Almost all major construction companies frequently participating in public tenders and engaged in pending tender procedures for emblematic infrastructure projects in Greece have been found to have participated in a cartel aiming at the allocation of public works contracts among its members by virtue of Decisions 642/2017 and 647/2017 of HCC issued in September 2017 and March 2019 respectively. All companies against which infringements have been found are bound to disclose the relevant facts upon participation in new tenders, as well as update their eligibility status by disclosing the same in the context of pending tenders. All companies found to have participated in the cartel have been until now at equal risk of disqualification or forfeiture in new or pending tender procedures, since all of them have been found to be invariably covered by the ground for exclusion related to past agreements aimed at distorting competition and bound by the respective obligation to disclose the HCC rulings upon participation in public tenders along with any self-cleaning measures adopted to rectify the situation hoping that the latter would become accepted by the bodies prescribed by the law.

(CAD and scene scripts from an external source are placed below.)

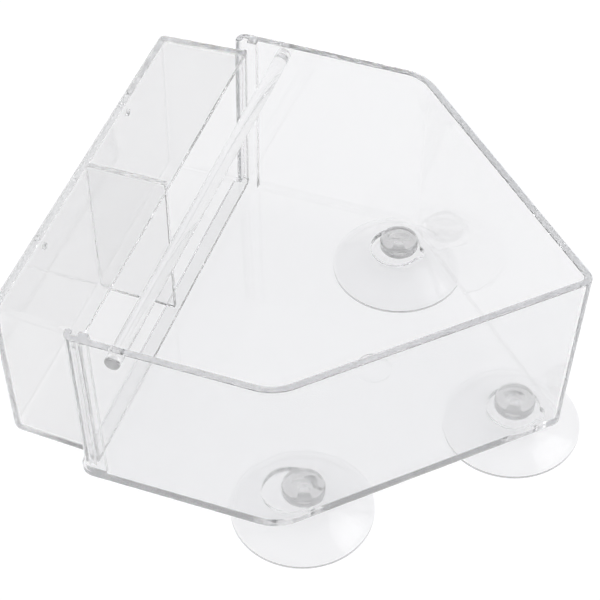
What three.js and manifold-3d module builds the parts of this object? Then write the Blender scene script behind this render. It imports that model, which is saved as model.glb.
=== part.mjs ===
// House-shaped window bird feeder in clear moulded plastic, in millimetres.
// It lies on its three suction cups: +Z points away from the window glass, +Y is up
// when it hangs, and X runs across the house. Each piece is built in a frame of its own
// and placed by its mesh position.

import * as THREE from 'three';
import { mergeVertices } from 'three/addons/utils/BufferGeometryUtils.js';
import Module from 'manifold-3d';

const wasm = await Module();
wasm.setup();

// Housing: one moulding with a back panel, two side walls and a gabled roof. Heights
// are counted from the eave corner, where a side wall would meet the roof unrounded.
const houseWidth = 150;
const houseDepth = 69.3;
const houseWall = 2.5;
const backPanel = 2.5;
const sideHeight = 67.8;
const roofRise = 77.2;
const eaveRadius = 16;
const ridgeRadius = 4;
const ridgeInnerRadius = 0.9;
const draftLean = 2.5; // how far each wall leans in between the front rim and the back face
const panelLip = 1.8; // what the back panel stands out below the side walls
const panelCornerRadius = 4.8;

// Rails along the lower ends of the side walls. The wall curls in under a slot.
const railReach = 4.5; // from the wall's outer face to the rail's tip
const hookThickness = 2.4;
const slotHeight = 1.9;
const ribHeight = 3.5;
const stopHeight = 2.2; // web that closes the slot at the back panel

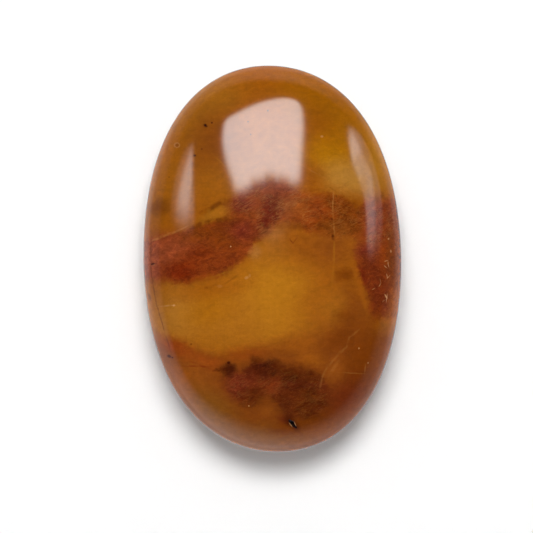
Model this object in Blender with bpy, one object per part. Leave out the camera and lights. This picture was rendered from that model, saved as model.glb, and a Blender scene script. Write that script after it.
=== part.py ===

According to the jurisprudence of the Supreme Administrative Court of Greece, which is consistent with ECJ case law, said obligation to disclose HCC convinctions exists for the three–year period following the publication of the respective HCC decision. This position alone extends considerably the period of instability, seeing as the exclusion period entailed by the publication of the latest of the above HCC decisions should last until March 2022.

The remedies introduced by the new law

Law 4635/2019 introduces critical amendments to article 44 Law 3959/2011 ensuring that the exclusion ground related to past agreements aimed at distorting competition will not be applicable with regard to companies having proven their commitment in actively assisting HCC in its investigation or in complying with their obligations in light of issued convictions. Specifically:

  • the law provides that the ground for exclusion related to past competition law infringements is not applicable with regard to economic operators a) either the HCC leniency program as per article 25 of the same law and having been awarded immunity or having paid in full a reduced fine imposed against them, b) or involved in the HCC fine settlement process as per article 25a of the same law and paid in full the fines imposed against them;
  • the amendments make clear that the above benefit is also applicable to companies having entered procedures for partial settlement of fines imposed against them as long as they comply with their obligations in this context; also that the benefit is applicable with regard to already issued HCC decisions finding infringements and until expiry of the three-year exclusion period ensuing their publication.
  • A memorable exception to the above benefit applies in the event of recidivism, namely if a new decision finding infringements is issued within six (6) years of the issuance of a previous decision finding such infringements.

Law 4635/2019 further introduces amendments to Law 4412/2016 and Law 4413/2016, reflecting those relevant to the above outlined benefit.

The aftermath

Prior to the recently introduced amendments, applicability of the competition law – related exclusion ground to almost every potential tenderer in major public works tenders had led awarding authorities to opt out of the specific exclusion ground altogether. In the context of pending tenders, awarding authorities had been tempted to circumvent the provisions related to the corresponding obligation of suggesting appropriate self-cleaning measures, eager to approve any measures and accompanying evidence as sufficient without proper scrutiny, in order to ensure sufficient competition and actual completion of tender processes, while the litigation arising from the existence of the specific exclusion ground had de facto halted their progress. The introduced amendments appear to remedy the situation -at least in part- to the benefit of economic operators having shown willingness to assist HCC in its investigations and to comply with its rulings. More than that, the amendments create a significant incentive for assistance and compliance in the future for all economic operators, particularly those engaged in sectors naturally prone to competition law violations and highly active in public procurement procedures.